Partner institutions have included Tramway (Glasgow), Dundee Contemporary Arts (Dundee), The Arches (Glasgow), The Whitney Museum of American Art (New York), MoMA PS1 (New York), Performance Space New York, CCA (Glasgow), Sage Gateshead, Institute of Contemporary Arts (London), British Film Institute, Never Come Ashore, Art Angel (Dundee) and PAN.
Events we’ve programmed in the past include the festivals INSTAL, Kill Your Timid Notion and Music Lover’s Field Companion, and the Shadowed Spaces and Resonant Spaces tours. We’ve worked on long term community projects with Ultra-red, SWARM (Sex Worker Advocacy and Resistance Movement), Arbert Santana Ballroom Freedom and Free School and presented a week long programme of events as part of the 2012 Whitney Biennial entitled A Survey is a Process of Listening. More about these and other events in our Archive.
We are a not-for-profit Community Interest Company, supported by Creative Scotland.
The current team (four people on a permanent basis, 3.1 FTE) at Arika is
Bryony McIntyre
Barry Esson
Emma Macleod
Cloudberry McLean
Joanna Helfer (Maternity Cover)
Folk who have spent time working on Arika projects include (but are not limited to): Alaya Ang, Nosheen Khwaja, Saerlaith Robyn O'Dwyer, Alex Fleming, Agnieszka Habraschka, Neil Davidson, Emilia Muller-Ginorio, Alex McNutt, Alex Woodward, Alice Black, Andrew Houston, Anna Pearce, Ash Reid, Avalon Hernandez, Ben Kamps, Tourmaline, Chris Dennis, Chris Nelms, Dan Adams, Darri Donnelly, Emily Roff, Erin McElhinney, Glen Thomson, James Hindle, Jana Robert, Jason Brogan, Jim Hutcheson, Jo Shaw, Jon Clarke, Jonathan Anderson, Kamal Ackerie, Kenny Macleod, Laura Cameron Lewis, Matt Lloyd, Mike Donnelly, Nick Miller, Ruari Cormack, Ruth Marsh, Lesley Young, Duncan McCormick, Jake Wrigley and Yihang Hu.

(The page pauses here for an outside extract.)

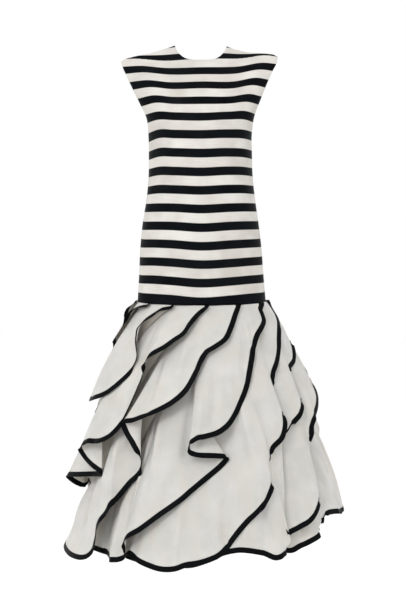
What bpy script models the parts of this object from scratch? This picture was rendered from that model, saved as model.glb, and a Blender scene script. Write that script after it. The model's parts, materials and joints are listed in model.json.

Arika is a Japanese word, which a friend of ours [1] thought could give a name to our activities. We have heard many translations of it - ‘a secret hiding place’, ‘the location of all things’. But the one we like the best is – ‘a place where maybe you might find the thing you desire [2]
[1] The musician Keiji Haino.
[2] This translation was given to us by the musician Taku Unami.